Conversely, the landlord’s obligations are typically limited to structural components of the building. This includes the roof, foundation, and exterior walls, considered long-term capital investments. The landlord is also usually responsible for major structural repairs and replacements, ensuring the building’s overall integrity. While the tenant handles operational expenses, the landlord retains oversight of the property’s fundamental soundness. The landlord also typically manages the collection and disbursement of the tenant’s share of operating expenses.
Triple net leases are frequently utilized in specific segments of the commercial real estate market due to their distinct allocation of responsibilities. They are particularly common for single-tenant properties, such as freestanding retail buildings or industrial warehouses. In these scenarios, the tenant often has significant control over the entire property, and the lease structure aligns with their operational needs. The predictability of income for the landlord, with most operating costs passed to the tenant, is a key factor in their prevalence.
This lease structure also finds application in certain types of office spaces, particularly those occupied by a single, long-term tenant. The arrangement appeals to investors seeking stable, long-term income streams with reduced management responsibilities for day-to-day property operations. It allows investors to focus on asset appreciation rather than variable property management costs. The long lease terms often associated with NNN agreements provide stability for both the tenant’s business planning and the landlord’s investment strategy.

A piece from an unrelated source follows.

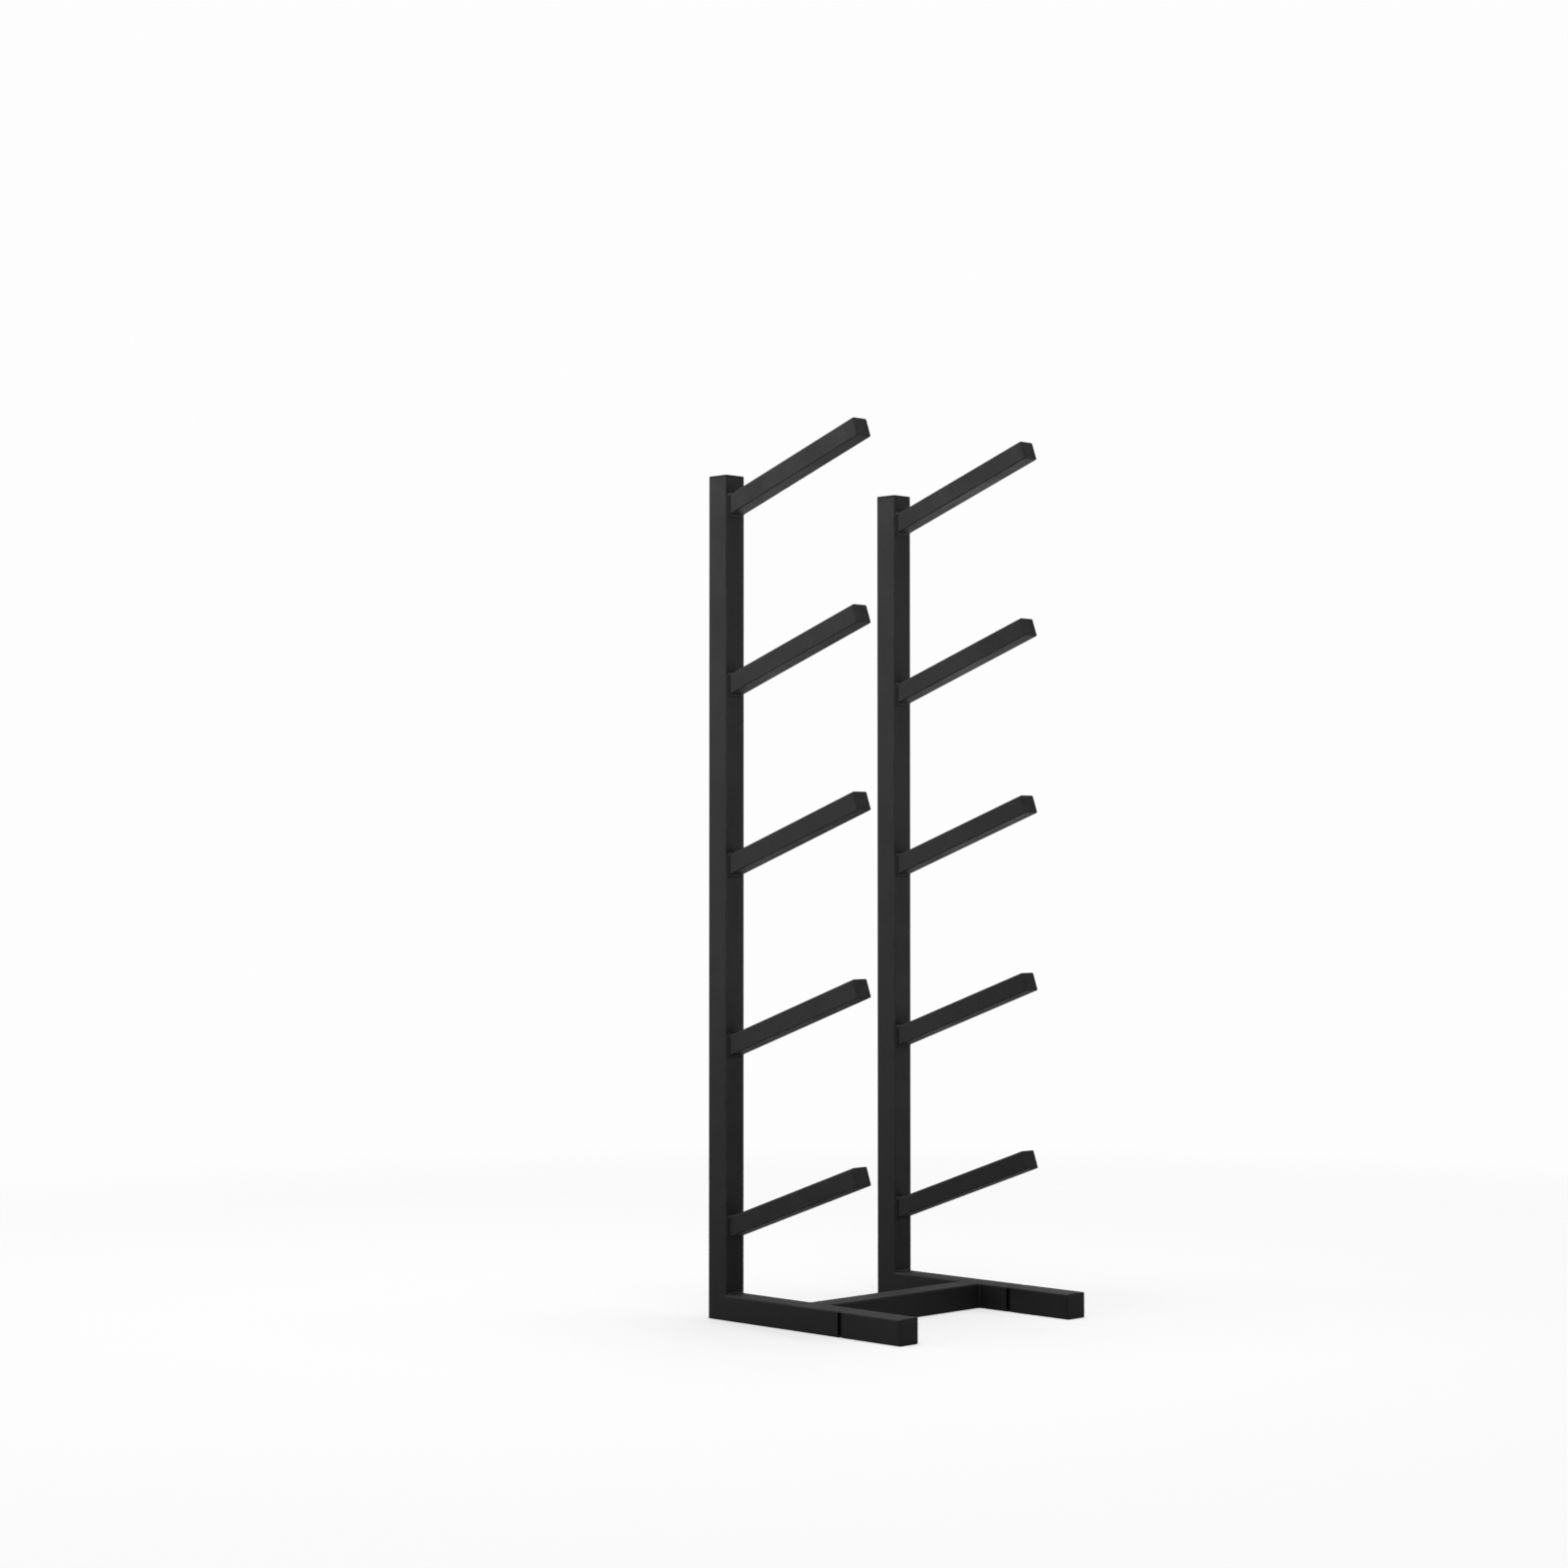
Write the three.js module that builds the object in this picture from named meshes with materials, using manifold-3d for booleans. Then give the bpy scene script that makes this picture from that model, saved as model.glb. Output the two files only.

The nature of the properties and the business models involved often dictate the suitability of a triple net lease. For example, a restaurant or a national retail chain occupying a standalone building benefits from direct control over their premises and associated operational costs. This lease type simplifies property management for landlords of such assets, making it an attractive option for institutional investors and real estate investment trusts (REITs) seeking passive income.